▸ OBJECTIVE:
The data must be returned in full and exactly as given.

▸ SOURCE DATA:
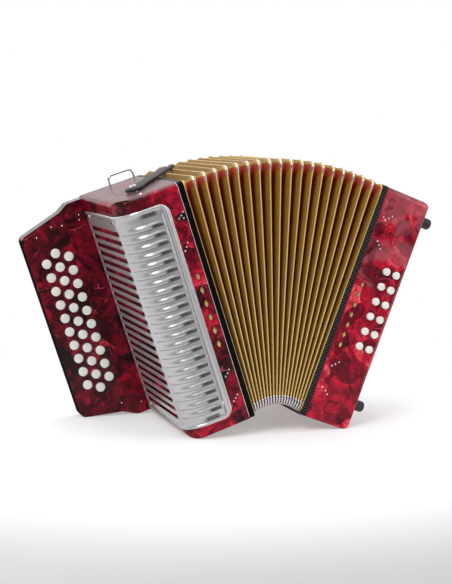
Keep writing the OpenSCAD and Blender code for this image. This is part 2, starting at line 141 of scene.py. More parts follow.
class Shape:
    """Collects points and faces of several parts of one piece."""

    def __init__(self):
        self.verts = []
        self.faces = []
        self.kinds = []

    def grid(self, rows, closed_u=False, closed_v=False, kind=0, keep=None):
        """Faces between rows of points; keep(i, j) may leave a face out."""
        base = len(self.verts)
        width = len(rows[0])
        for row in rows:
            self.verts.extend(row)
        last_i = len(rows) if closed_v else len(rows) - 1
        last_j = width if closed_u else width - 1
        for i in range(last_i):
            for j in range(last_j):
                if keep is not None and not keep(i, j):
                    continue
                a = base + i * width + j
                b = base + i * width + (j + 1) % width
                c = base + ((i + 1) % len(rows)) * width + (j + 1) % width
                d = base + ((i + 1) % len(rows)) * width + j
                self.faces.append((a, b, c, d))
                self.kinds.append(kind)

    def fan(self, ring, centre=None, kind=0):
        """Closes a ring of points, with one face or with triangles to a centre point."""
        base = len(self.verts)
        self.verts.extend(ring)
        if centre is None:
            self.faces.append(tuple(range(base, base + len(ring))))
            self.kinds.append(kind)
            return
        self.verts.append(centre)
        n = len(ring)
        for k in range(n):
            self.faces.append((base + k, base + (k + 1) % n, base + n))
            self.kinds.append(kind)

    def tube(self, path, radius, sides=8, kind=0, closed=False, flat=1.0):
        """Round tube along a path of points, with capped ends."""
        pts = [Vector(p) for p in path]
        n = len(pts)
        rows = []
        up = None
        for i, p in enumerate(pts):
            if closed:
                along = (pts[(i + 1) % n] - pts[i - 1]).normalized()
            else:
                along = (pts[min(i + 1, n - 1)] - pts[max(i - 1, 0)]).normalized()
            if up is None:
                up = Vector((0, 0, 1)) if abs(along.z) < 0.9 else Vector((0, 1, 0))
            side = along.cross(up).normalized()
            up = side.cross(along).normalized()
            r = radius(i / max(n - 1, 1)) if callable(radius) else radius
            turns = [2 * math.pi * k / sides for k in range(sides)]
            rows.append([p + side * (r * math.cos(a)) + up * (r * flat * math.sin(a)) for a in turns])
        self.grid(rows, closed_u=True, closed_v=closed, kind=kind)
        if not closed:
            self.fan(list(reversed(rows[0])), kind=kind)
            self.fan(rows[-1], kind=kind)

    def dome(self, centre, normal, radius, height, rings=4, sides=14, kind=0):
        """Low round cap that rises from the plane of its rim."""
        n = Vector(normal).normalized()
        a = n.orthogonal().normalized()
        b = n.cross(a)
        c = Vector(centre)
        rows = []
        for i in range(rings):
            t = math.pi / 2 * i / rings
            rows.append([
                c + (a * math.cos(p) + b * math.sin(p)) * radius * math.cos(t) + n * height * math.sin(t)
                for p in (2 * math.pi * k / sides for k in range(sides))
            ])
        self.grid(rows, closed_u=True, kind=kind)
        self.fan(rows[-1], centre=c + n * height, kind=kind)

    def piece(self, name, place=None, materials=(), sharp=32.0):
        return new_piece(name, self.verts, self.faces, place, materials, sharp, self.kinds)


# ---------------------------------------------------------------- material helpers
class Shader:
    """The nodes of a material or of the world, built from left to right."""

    def __init__(self, name, world=False):
        self.owner = (bpy.data.worlds if world else bpy.data.materials).new(name)
        self.owner.use_nodes = True
        self.tree = self.owner.node_tree
        self.tree.nodes.clear()
        self.made = 0

    def node(self, kind, values=None, **props):
        n = self.tree.nodes.new(kind)
        n.location = (self.made % 12 * 200, -(self.made // 12) * 300)
        self.made += 1
        for key, value in props.items():
            setattr(n, key, value)
        for key, value in (values or {}).items():
            if isinstance(value, bpy.types.NodeSocket):
                self.tree.links.new(value, n.inputs[key])
            else:
                n.inputs[key].default_value = value
        return n

    def coords(self):
        return self.node("ShaderNodeTexCoord").outputs["Object"]

    def normal(self):
        return self.node("ShaderNodeTexCoord").outputs["Normal"]

    def attribute(self, name):
        return self.node("ShaderNodeAttribute", attribute_name=name).outputs["Fac"]

    def math(self, op, a, b=0.0):
        return self.node("ShaderNodeMath", {0: a, 1: b}, operation=op).outputs[0]

    def vector_math(self, op, a, b=(0, 0, 0)):
        return self.node("ShaderNodeVectorMath", {0: a, 1: b}, operation=op).outputs[0]

    def dot(self, a, b):
        return self.node("ShaderNodeVectorMath", {0: a, 1: b}, operation="DOT_PRODUCT").outputs["Value"]

    def split(self, vector):
        return self.node("ShaderNodeSeparateXYZ", {0: vector}).outputs

    def stretch(self, vector, scale):
        return self.node("ShaderNodeMapping", {"Vector": vector, "Scale": scale}).outputs[0]

    def mix(self, factor, a, b, blend="MIX"):
        n = self.node("ShaderNodeMix", {0: factor, 6: a, 7: b}, data_type="RGBA", blend_type=blend)
        return n.outputs[2]

    def ramp(self, factor, stops):
        n = self.node("ShaderNodeValToRGB", {0: factor})
        while len(n.color_ramp.elements) < len(stops):
            n.color_ramp.elements.new(0.5)
        for element, (place, colour) in zip(n.color_ramp.elements, stops):
            element.position = place
            element.color = (*colour, 1)
        return n.outputs["Color"]

    def step(self, value, low, high, out_low=0.0, out_high=1.0):
        """Smooth change from out_low to out_high while the value goes from low to high."""
        n = self.node("ShaderNodeMapRange", {
            "Value": value, "From Min": low, "From Max": high, "To Min": out_low, "To Max": out_high,
        }, interpolation_type="SMOOTHSTEP")
        return n.outputs[0]

    def noise(self, vector, scale, detail=3.0, roughness=0.5, distortion=0.0, colour=False):
        n = self.node("ShaderNodeTexNoise", {
            "Vector": vector, "Scale": scale, "Detail": detail, "Roughness": roughness,
            "Distortion": distortion,
        })
        return n.outputs["Color" if colour else "Fac"]

    def cells(self, vector, scale):
        return self.node("ShaderNodeTexVoronoi", {"Vector": vector, "Scale": scale}).outputs["Color"]

    def cell_edges(self, vector, scale):
        values = {"Vector": vector, "Scale": scale}
        return self.node("ShaderNodeTexVoronoi", values, feature="DISTANCE_TO_EDGE").outputs["Distance"]

    def bump(self, height, strength=0.3, distance=0.2, normal=None):
        values = {"Height": height, "Strength": strength, "Distance": distance * MM}
        if normal is not None:
            values["Normal"] = normal
        return self.node("ShaderNodeBump", values).outputs[0]

    def surface(self, **values):
        names = {
            "colour": "Base Color", "metallic": "Metallic", "roughness": "Roughness", "normal": "Normal",
            "coat": "Coat Weight", "coat_roughness": "Coat Roughness", "coat_normal": "Coat Normal",
            "coat_ior": "Coat IOR", "sheen": "Sheen Weight", "sheen_roughness": "Sheen Roughness",
            "specular": "Specular IOR Level", "subsurface": "Subsurface Weight",
        }
        given = {names[key]: value for key, value in values.items()}
        return self.node("ShaderNodeBsdfPrincipled", given).outputs[0]

    def output(self, surface):
        self.node("ShaderNodeOutputMaterial", {"Surface": surface})
        return self.owner

    def finish(self, **values):
        return self.output(self.surface(**values))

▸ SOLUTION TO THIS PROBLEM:
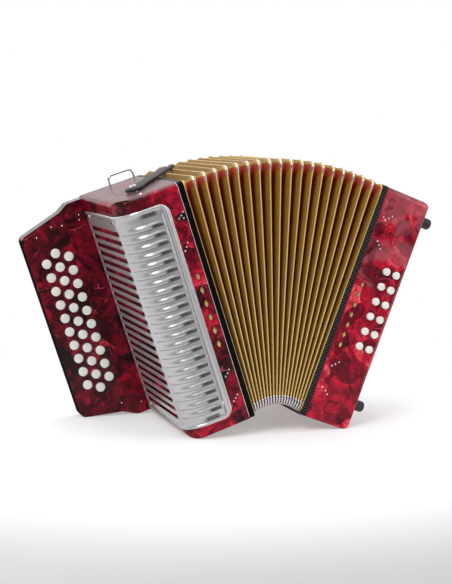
Keep writing the OpenSCAD and Blender code for this image. This is part 2, starting at line 141 of scene.py. More parts follow.
class Shape:
    """Collects points and faces of several parts of one piece."""

    def __init__(self):
        self.verts = []
        self.faces = []
        self.kinds = []

    def grid(self, rows, closed_u=False, closed_v=False, kind=0, keep=None):
        """Faces between rows of points; keep(i, j) may leave a face out."""
        base = len(self.verts)
        width = len(rows[0])
        for row in rows:
            self.verts.extend(row)
        last_i = len(rows) if closed_v else len(rows) - 1
        last_j = width if closed_u else width - 1
        for i in range(last_i):
            for j in range(last_j):
                if keep is not None and not keep(i, j):
                    continue
                a = base + i * width + j
                b = base + i * width + (j + 1) % width
                c = base + ((i + 1) % len(rows)) * width + (j + 1) % width
                d = base + ((i + 1) % len(rows)) * width + j
                self.faces.append((a, b, c, d))
                self.kinds.append(kind)

    def fan(self, ring, centre=None, kind=0):
        """Closes a ring of points, with one face or with triangles to a centre point."""
        base = len(self.verts)
        self.verts.extend(ring)
        if centre is None:
            self.faces.append(tuple(range(base, base + len(ring))))
            self.kinds.append(kind)
            return
        self.verts.append(centre)
        n = len(ring)
        for k in range(n):
            self.faces.append((base + k, base + (k + 1) % n, base + n))
            self.kinds.append(kind)

    def tube(self, path, radius, sides=8, kind=0, closed=False, flat=1.0):
        """Round tube along a path of points, with capped ends."""
        pts = [Vector(p) for p in path]
        n = len(pts)
        rows = []
        up = None
        for i, p in enumerate(pts):
            if closed:
                along = (pts[(i + 1) % n] - pts[i - 1]).normalized()
            else:
                along = (pts[min(i + 1, n - 1)] - pts[max(i - 1, 0)]).normalized()
            if up is None:
                up = Vector((0, 0, 1)) if abs(along.z) < 0.9 else Vector((0, 1, 0))
            side = along.cross(up).normalized()
            up = side.cross(along).normalized()
            r = radius(i / max(n - 1, 1)) if callable(radius) else radius
            turns = [2 * math.pi * k / sides for k in range(sides)]
            rows.append([p + side * (r * math.cos(a)) + up * (r * flat * math.sin(a)) for a in turns])
        self.grid(rows, closed_u=True, closed_v=closed, kind=kind)
        if not closed:
            self.fan(list(reversed(rows[0])), kind=kind)
            self.fan(rows[-1], kind=kind)

    def dome(self, centre, normal, radius, height, rings=4, sides=14, kind=0):
        """Low round cap that rises from the plane of its rim."""
        n = Vector(normal).normalized()
        a = n.orthogonal().normalized()
        b = n.cross(a)
        c = Vector(centre)
        rows = []
        for i in range(rings):
            t = math.pi / 2 * i / rings
            rows.append([
                c + (a * math.cos(p) + b * math.sin(p)) * radius * math.cos(t) + n * height * math.sin(t)
                for p in (2 * math.pi * k / sides for k in range(sides))
            ])
        self.grid(rows, closed_u=True, kind=kind)
        self.fan(rows[-1], centre=c + n * height, kind=kind)

    def piece(self, name, place=None, materials=(), sharp=32.0):
        return new_piece(name, self.verts, self.faces, place, materials, sharp, self.kinds)


# ---------------------------------------------------------------- material helpers
class Shader:
    """The nodes of a material or of the world, built from left to right."""

    def __init__(self, name, world=False):
        self.owner = (bpy.data.worlds if world else bpy.data.materials).new(name)
        self.owner.use_nodes = True
        self.tree = self.owner.node_tree
        self.tree.nodes.clear()
        self.made = 0

    def node(self, kind, values=None, **props):
        n = self.tree.nodes.new(kind)
        n.location = (self.made % 12 * 200, -(self.made // 12) * 300)
        self.made += 1
        for key, value in props.items():
            setattr(n, key, value)
        for key, value in (values or {}).items():
            if isinstance(value, bpy.types.NodeSocket):
                self.tree.links.new(value, n.inputs[key])
            else:
                n.inputs[key].default_value = value
        return n

    def coords(self):
        return self.node("ShaderNodeTexCoord").outputs["Object"]

    def normal(self):
        return self.node("ShaderNodeTexCoord").outputs["Normal"]

    def attribute(self, name):
        return self.node("ShaderNodeAttribute", attribute_name=name).outputs["Fac"]

    def math(self, op, a, b=0.0):
        return self.node("ShaderNodeMath", {0: a, 1: b}, operation=op).outputs[0]

    def vector_math(self, op, a, b=(0, 0, 0)):
        return self.node("ShaderNodeVectorMath", {0: a, 1: b}, operation=op).outputs[0]

    def dot(self, a, b):
        return self.node("ShaderNodeVectorMath", {0: a, 1: b}, operation="DOT_PRODUCT").outputs["Value"]

    def split(self, vector):
        return self.node("ShaderNodeSeparateXYZ", {0: vector}).outputs

    def stretch(self, vector, scale):
        return self.node("ShaderNodeMapping", {"Vector": vector, "Scale": scale}).outputs[0]

    def mix(self, factor, a, b, blend="MIX"):
        n = self.node("ShaderNodeMix", {0: factor, 6: a, 7: b}, data_type="RGBA", blend_type=blend)
        return n.outputs[2]

    def ramp(self, factor, stops):
        n = self.node("ShaderNodeValToRGB", {0: factor})
        while len(n.color_ramp.elements) < len(stops):
            n.color_ramp.elements.new(0.5)
        for element, (place, colour) in zip(n.color_ramp.elements, stops):
            element.position = place
            element.color = (*colour, 1)
        return n.outputs["Color"]

    def step(self, value, low, high, out_low=0.0, out_high=1.0):
        """Smooth change from out_low to out_high while the value goes from low to high."""
        n = self.node("ShaderNodeMapRange", {
            "Value": value, "From Min": low, "From Max": high, "To Min": out_low, "To Max": out_high,
        }, interpolation_type="SMOOTHSTEP")
        return n.outputs[0]

    def noise(self, vector, scale, detail=3.0, roughness=0.5, distortion=0.0, colour=False):
        n = self.node("ShaderNodeTexNoise", {
            "Vector": vector, "Scale": scale, "Detail": detail, "Roughness": roughness,
            "Distortion": distortion,
        })
        return n.outputs["Color" if colour else "Fac"]

    def cells(self, vector, scale):
        return self.node("ShaderNodeTexVoronoi", {"Vector": vector, "Scale": scale}).outputs["Color"]

    def cell_edges(self, vector, scale):
        values = {"Vector": vector, "Scale": scale}
        return self.node("ShaderNodeTexVoronoi", values, feature="DISTANCE_TO_EDGE").outputs["Distance"]

    def bump(self, height, strength=0.3, distance=0.2, normal=None):
        values = {"Height": height, "Strength": strength, "Distance": distance * MM}
        if normal is not None:
            values["Normal"] = normal
        return self.node("ShaderNodeBump", values).outputs[0]

    def surface(self, **values):
        names = {
            "colour": "Base Color", "metallic": "Metallic", "roughness": "Roughness", "normal": "Normal",
            "coat": "Coat Weight", "coat_roughness": "Coat Roughness", "coat_normal": "Coat Normal",
            "coat_ior": "Coat IOR", "sheen": "Sheen Weight", "sheen_roughness": "Sheen Roughness",
            "specular": "Specular IOR Level", "subsurface": "Subsurface Weight",
        }
        given = {names[key]: value for key, value in values.items()}
        return self.node("ShaderNodeBsdfPrincipled", given).outputs[0]

    def output(self, surface):
        self.node("ShaderNodeOutputMaterial", {"Surface": surface})
        return self.owner

    def finish(self, **values):
        return self.output(self.surface(**values))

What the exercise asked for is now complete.